No matter how you feel about any of the other reasons I’ve given for dragging “Holiday Inn” through reindeer droppings, this point is inarguable: It’s a racist film. It’s uncomfortable enough to see the only black characters in the film be Jim’s house servant, Mamie (Louise Beavers) and her two children, but then the Lincoln’s Birthday scene comes up and you’ll be ready to hide under your couch until the horror comes to an end.
The scene, which shows the inn packed full of white guests seated at dining tables, made my jaw drop when I realized all the waiters and the band were white people in blackface. Then I suddenly felt ill when Bing Crosby and Marjorie Reynolds came out in full blackface makeup and performed an ode to the 16th president. It’s every bit as awful and jarring as it sounds but then it manages to get even worse when we get to Mamie’s part.

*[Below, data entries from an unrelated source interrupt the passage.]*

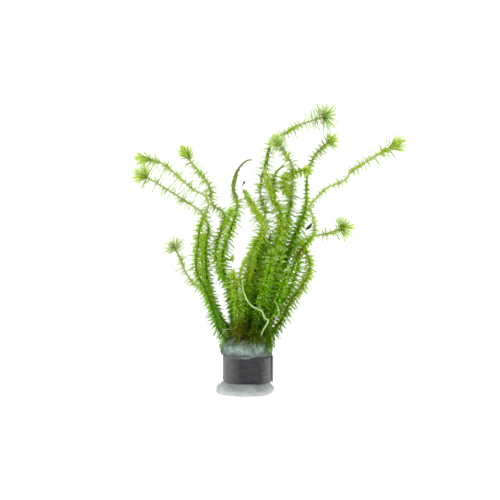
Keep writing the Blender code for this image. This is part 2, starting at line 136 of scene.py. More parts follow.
wool_rings = [[wool_point(r, z, 2 * math.pi * i / WOOL_TURNS) for i in range(WOOL_TURNS)]
              for r, z in smooth_line(WOOL_OUTLINE, WOOL_STEP)]
wool_body = ring_skin("wool_body", wool_rings, (0, 0, 0), (0, 0, WOOL_TOP * MM))


def operators(operation):
    """Both forms of a Python operator, each of which adds the Math node of an operation."""
    return (lambda value, other: value.nodes.math(operation, value, other),
            lambda value, other: value.nodes.math(operation, other, value))


class Value:
    """A node's output that Python arithmetic works on."""

    def __init__(self, nodes, socket):
        self.nodes, self.socket = nodes, socket

    def also(self, name):
        """Another output of the same node."""
        return Value(self.nodes, self.socket.node.outputs[name])

    __add__, __radd__ = operators("ADD")
    __sub__, __rsub__ = operators("SUBTRACT")
    __mul__, __rmul__ = operators("MULTIPLY")
    __truediv__, __rtruediv__ = operators("DIVIDE")
    __pow__, __rpow__ = operators("POWER")


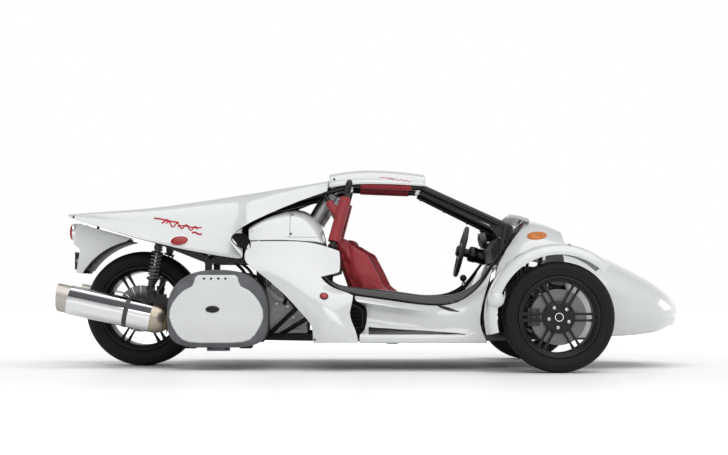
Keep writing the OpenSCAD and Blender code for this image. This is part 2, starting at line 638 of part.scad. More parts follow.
module driver_controls() {
  z = ride_height + 3 + seat_gap;
  color("black") {
    // Gear lever on the centre line
    translate([along(548), 0, z]) {
      translate([-40, -35, 0]) cube([80, 70, 30]);
      tube([0, 0, 20], [-26, 0, 330], 14);
      translate([-28, 0, 348]) sphere(d = 40, $fn = 40);
    }
    // Three pedals on one cross shaft
    translate([along(690), 0, z]) {
      for (y = [85, 270]) translate([-15, y - 5, 0]) cube([30, 10, 60]);
      tube([0, 83, 45], [0, 272, 45], 16);
      for (y = [115, 178, 240]) {
        tube([0, y, 45], [-20, y, 200], 12);
        translate([-34, y - 24, 190]) cube([10, 48, 60]);
      }
    }
  }
}

seat_side = [[-100, 232], [30, 215], [400, 240], [436, 300], [400, 330], [30, 320], [-20, 400],
             [-190, 735], [-225, 742], [-252, 720], [-150, 430]];
bolster_side = [[-60, 300], [120, 300], [390, 300], [380, 345], [240, 375], [110, 412], [40, 468],
                [-60, 640], [-150, 700], [-205, 700]];
module seat(y, shift) {
  w = seat_w;
  low = ride_height + 3 + seat_gap;
  translate([along(shift), y, 0]) {
    color("firebrick") translate([0, 0, ride_height - 150]) rotate([90, 0, 0]) intersection() {
      union() {
        linear_extrude(height = w - 120, center = true) polygon(seat_side);
        for (s = [-1, 1]) translate([0, 0, s * (w / 2 - 30)])
          linear_extrude(height = 60, center = true)
            union() { polygon(seat_side); polygon(bolster_side); }
      }
      // The back tapers towards its top
      rotate([0, 90, 0]) linear_extrude(height = 1200, center = true)
        polygon([[-w / 2, 200], [w / 2, 200], [w / 2, 520], [w / 2 - 62, 760], [62 - w / 2, 760], [-w / 2, 520]]);
    }
    color("black") for (s = [-1, 1])
      translate([0, s * (w / 2 - 80) - 12, low])
        cube([360, 24, 236 + ride_height - 150 - low]);
  }
}
seat_y = seat_w / 2 + 6;
module driver_seat() seat(seat_y, 72);
module passenger_seat() seat(-seat_y, 22);

module cage_padding() {
  bore = frame_tube_d + 2 * seat_gap;
  module sleeve(a, b, from, to, extra) {
    v = b - a;
    difference() {
      tube(a + v * from, a + v * to, frame_tube_d + extra);
      tube(a + v * (from - 0.01), a + v * (to + 0.01), bore);
    }
  }
  brace_foot = hoop_top + (hoop_foot - hoop_top) * brace_share;
  brace_top = hoop_top + (stay_bend - hoop_top) * 0.24;
  bar = hoop_top + (hoop_foot - hoop_top) * 0.52;
  color("firebrick") both_sides() {
    difference() {
      sleeve(hoop_top, hoop_foot, 0.20, 0.80, 34);
      tube(brace_foot, brace_top, frame_tube_d * 0.7 + 2 * seat_gap);
      tube(mirrored(bar), bar, frame_tube_d * 0.9 + 2 * seat_gap);
    }
    difference() {
      tube(brace_foot + (brace_top - brace_foot) * 0.2, brace_foot + (brace_top - brace_foot) * 0.62, frame_tube_d * 0.7 + 24);
      tube(brace_foot, brace_top, frame_tube_d * 0.7 + 2 * seat_gap);
      tube(hoop_top, hoop_foot, frame_tube_d + 34 + 2 * seat_gap);
    }
    sleeve(hoop_top, pillar_top, 0.14, 0.88, 16);
  }
}

module filter_shape(extra) {
  tube(body_point([-340, 190, 808]), body_point([-232, 190, 985]), 92 + extra);
}
module air_filters() {
  color("gray") both_sides() filter_shape(0);
}

// ---- Engine and exhaust ----
engine_low = ride_height + rail_z + frame_tube_d / 2 + seat_gap;
module engine() {
  color("silver") translate([along(-570), 0, engine_low]) {
    translate([-195, -270, 0]) cube([390, 540, 190]);
    translate([-60, -250, 160]) rotate([0, 25, 0]) cube([200, 500, 190]);
    translate([-190, -170, 178]) cube([150, 340, 130]);
    for (y = [-290, 270]) translate([40, y, 90]) lay_across() cylinder(h = 20, r = 78, $fn = 64);
    for (y = [-290, 270]) translate([-110, y, 66]) lay_across() cylinder(h = 20, r = 58, $fn = 64);
  }
}

silencer_y = 400;
silencer_back = [rear_axle_x - rear_overhang, silencer_y, 392];
silencer_front = [rear_axle_x + 165, silencer_y, 262];
module exhausts() {
  v = unit(silencer_front - silencer_back);
  port = [along(-690), 270 + seat_gap, engine_low + 158];
  color("silver") both_sides() {
    difference() {
      union() {
        tube(silencer_back + 58 * v, silencer_front, silencer_d);
        tube(silencer_back + 17 * v, silencer_back + 60 * v, silencer_d - 10);
        tube(silencer_front - 2 * v, silencer_front + 20 * v, silencer_d - 30);
        tube_run([silencer_front + 10 * v, [along(-1010), 385, 236], [along(-840), 350, 280],
                  [port[0], 330, port[2]], port], 54);
      }
      tube(silencer_back + 10 * v, silencer_back + 150 * v, 86);
    }
  }
}

// ---- Rear suspension ----
arm_y = 210;
rear_foot = [rear_axle_x + 62, arm_y + 22 + seat_gap + 16, rear_hub_z + 112];
rear_top = [along(-1212), 290, 672 + ride_height - 150];
module swingarm() {
  x = rear_axle_x;
  z = rear_hub_z;
  p = pivot_x + 22;
  color("dimgray") difference() {
    union() {
      both_sides() {
        translate([0, arm_y + 22, 0]) rotate([90, 0, 0]) linear_extrude(height = 44)
          polygon([[x - 52, z - 28], [x - 52, z + 28], [x + 60, z + 62], [p, z + 40], [p + 20, z],
                   [p, z - 36], [x + 60, z - 34]]);
        translate([rear_foot[0] - 22, arm_y + 2, z + 40]) cube([44, 20, rear_foot[2] - z - 22]);
      }
      translate([pivot_x, -arm_y, z]) lay_across() cylinder(h = 2 * arm_y, r = 32, $fn = 48);
      translate([x, -arm_y - 42, z]) lay_across() cylinder(h = 2 * arm_y + 84, r = rear_axle_r, $fn = 48);
      // Caliper over the disc, on the right arm
      translate([x + 60, -arm_y + 8, z + 20]) cube([84, 44, 62]);
    }
    translate([x, -172, z]) lay_across() cylinder(h = 14, r = 142, $fn = 64);
    translate([pivot_x, -arm_y - 30, z]) lay_across() cylinder(h = 2 * arm_y + 60, r = 14, $fn = 48);
  }
}
module coil_shock(top, foot, spring_d, turns) {
  v = unit(top - foot);
  l = norm(top - foot);
  tube(foot, foot + v * l * 0.5, 40);
  tube(foot + v * l * 0.4, top, 22);
  for (i = [0 : turns - 1])
    tube(foot + v * l * (0.24 + 0.6 * i / turns), foot + v * l * (0.24 + 0.6 * (i + 0.55) / turns), spring_d);
  for (end = [foot, top])
    translate(end - [0, 16, 0]) lay_across() cylinder(h = 32, d = 44, $fn = 40);
}
module rear_suspension() {
  swingarm();
  color("gray") both_sides() coil_shock(rear_top, rear_foot, 62, 5);
}

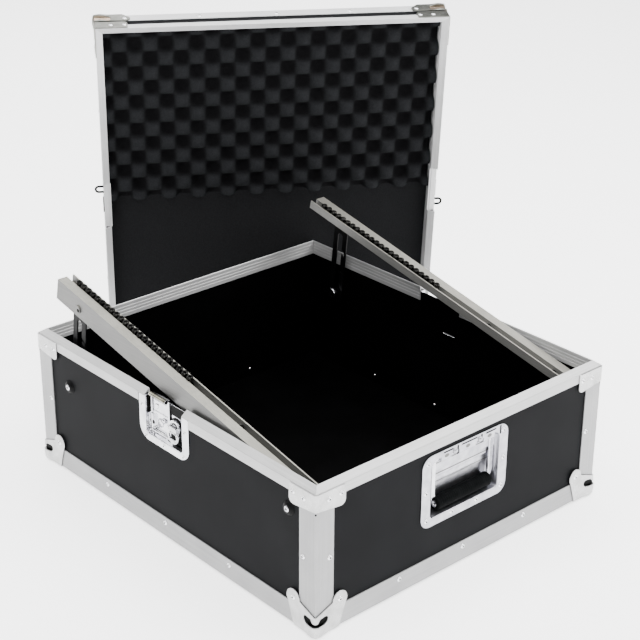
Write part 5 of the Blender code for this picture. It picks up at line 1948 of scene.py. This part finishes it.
    def outward(self, node: str) -> tuple[Matrix, Vector, Vector]:
        """Frame on a solid's inner face with outward as its third axis, and the solid's corners.

        Args:
            node: name of the solid.

        Returns:
            The frame, the lowest corner and the highest corner.
        """
        low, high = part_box(node)
        sign = self.sign()
        inner = low.x if sign > 0 else high.x
        basis = Matrix(((0, 0, sign, 0), (sign, 0, 0, 0), (0, 1, 0, 0), (0, 0, 0, 1)))
        place = Matrix.Translation((inner, (low.y + high.y) / 2, (low.z + high.z) / 2)) @ basis
        return place, low, high

    def build_hook(self, palette: Palette) -> None:
        """Raised ribs of the hook's plate, its rolled lip, and near-black fills painted as the shade in the
        plate's slit and the lip's bores.

        Args:
            palette: the shared materials.
        """
        body, face, up = "latch_hook_" + self.name, self.hook_sheet, Vector((0, 0, 1))
        place, low, high = self.outward(body)
        wide, tall = high.y - low.y, high.z - low.z
        form = Form()
        for height in (-tall / 2 + 0.0035, tall / 2 - 0.0100):
            path = [Vector((-wide / 2 + 0.004, height, face)), Vector((wide / 2 - 0.004, height, face))]
            form.swept(path, circle(0.0011, 30), up, place=place)
        form.turned([(0.0, 0.0019), (0.0028, 0.0016), (0.0036, 0.0006), (0.0038, -0.0002)],
                    on_face(place, -0.0085, -0.0040, face), 20)
        form.finish("hook_ribs_" + self.name, body, palette.zinc, 40.0, slot="pressed_steel")
        lip, roll = (tall / 2 - 0.0030, 0.0060), Form()
        ends = [Vector((end * (wide / 2 - 0.0004), *lip)) for end in (-1, 1)]
        roll.swept(ends, circle(self.hook_roll, 20), up, place=place)
        roll.finish("hook_roll_" + self.name, body, palette.bronze, 40.0, slot="pressed_steel")
        # Painted shade: a near-black strip for the slit and discs in the lip's open ends.
        form = Form()
        form.slab(rectangle(-0.0130, 0.0040, 0.0130, 0.0056), face - 0.0004, face + 0.00015, place)
        for end in (-1, 1):
            bore = sideways(on_face(place, end * (wide / 2 + 0.00005), *lip), end)
            form.turned([(0.0, 0.0001), (0.0019, 0.0001), (0.0019, -0.0010)], bore, 16)
        form.finish("hook_slits_" + self.name, body, palette.pins, 30.0, slot="black_steel")

    def build_cam(self, palette: Palette) -> None:
        """Pressed ring of the cam, and near-black curved strips painted as the shade in its slots.

        Args:
            palette: the shared materials.
        """
        body, face = "latch_cam_" + self.name, self.cam_sheet
        place = self.outward(body)[0]
        form = Form()
        form.turned(self.cam_ring, on_face(place, 0, 0, face), 36)
        form.finish("cam_ring_" + self.name, body, palette.zinc, 40.0, slot="pressed_steel")
        # Painted shade: near-black strips in the cam's curved slots.
        form = Form()
        for start in (20, 200):
            arc = [Vector((self.slot_reach * math.cos(angle), self.slot_reach * math.sin(angle), face))
                   for angle in turns(start, start + 121, 12)]
            form.swept(arc, [(0.0010, 0.0002), (-0.0010, 0.0002), (-0.0010, -0.0004), (0.0010, -0.0004)],
                       Vector((1, 0, 0)), place=place)
        form.finish("cam_slots_" + self.name, body, palette.pins, 30.0, slot="black_steel")

    def build_wing(self, metal: Material) -> None:
        """Raised bead round the wing's finger hole.

        Args:
            metal: metal of the piece.
        """
        body, form = "latch_wing_" + self.name, Form()
        place, low, high = self.outward(body)
        middle = high.z - 0.0024 - 0.0116 - (high.z + low.z) / 2
        bead = [Vector((u + math.copysign(0.0035, u), middle + v, self.wing_face))
                for u, v in circle(0.0056, 15)]
        form.swept(bead, circle(0.0009, 45), Vector((0, 0, 1)), closed=True, place=place)
        form.finish("wing_bead_" + self.name, body, metal, 60.0, slot="pressed_steel")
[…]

The camera cuts to Mamie, who — stuck sitting in the kitchen as the minstrel show goes on outside — with no sense of irony, sings to her children with a swell of pride, “When black folks lived in slavery, Who was it set the darkie free? Abraham, Abraham.” That single passage uses Mamie, also the only character in the film to speak in less-than-perfect English, to essentially show the approval of all black people for this song and its use of blackface. After all, if Mamie has no problem with it, why should we?
The entire Lincoln’s Birthday sequence — a lengthy one that involves the love-triangle plot maybe more than any other — is typically edited out of television airings of “Holiday Inn,” meaning it comes as a hideous surprise to many people who watch this film thinking it will be a charming, Christmas delight. I’m not in favor of censoring a disagreeable scene from an old movie to sneakily make it seem more contemporary than it actually was.
I’d rather they just stopped airing it altogether at Christmastime.